Dan Stein, executive director of the Federation for American Immigration Reform, says that while both major candidates have supported forms of amnesty for illegal immigrants, there are important differences. One is the difference between the Republican and Democratic parties. And this directly affects the candidates.
He says: "The Republican voter base is adamantly opposed to amnesty. They are not interested in rewarding cheaters, or paying benefits to illegals for social services. Of course, the money [business] wing of the party has a very different view."
The Democrats, meanwhile, are strongly influenced by various ethnic groups, and find it easier to support issues like amnesty, Mr. Stein observes. Even so, Stein noted approvingly that Kerry called for stronger defense of America's borders. And Kerry is the first Democratic candidate since Jimmy Carter to speak out in favor of sanctions (fines and other penalties) against US employers who hire illegal aliens. A law sharply penalizing firms for hiring undocumented workers was passed in 1986, but is seldom enforced.

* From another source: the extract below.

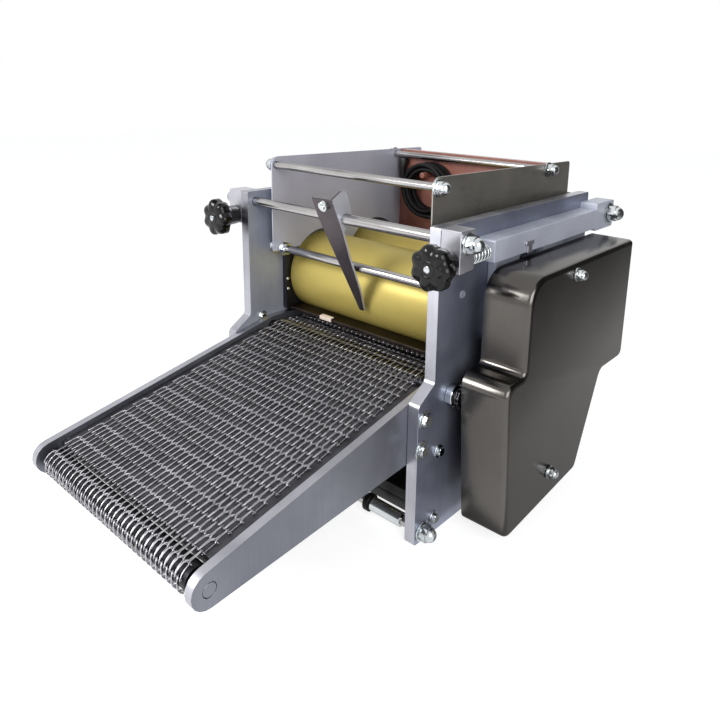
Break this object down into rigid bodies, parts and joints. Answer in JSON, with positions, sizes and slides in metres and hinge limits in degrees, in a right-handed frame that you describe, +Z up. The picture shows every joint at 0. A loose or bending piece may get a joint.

Analysts say that the broad similarities between Bush and Kerry on immigration leave some voters without an easy choice on the issue, particularly if they favor lower levels of immigration and a get-tough approach to border enforcement. While Ms. Butterfield of the lawyers association asserts that Kerry is closer to a "pro-immigration" candidate, Mr. Krikorian of the Center for Immigration Studies says that a Bush speech in January set forth an historic immigration agenda.
At that time, the president outlined a so-called "guest worker" program that Krikorian says would open the floodgates to foreign workers. As he wrote in the National Review: "Taking [Bush] at his word would suggest a return to 19th-century unlimited immigration, with the American labor market open to the world's other 6 billion people. And ... this seems to be the objective." He added that this "would inevitably drive down wages and benefits for Americans, creating ever more 'jobs American's won't do.' The White House seems to view immigration as similar to trade, seeking a market-driven system that allows free movement of people."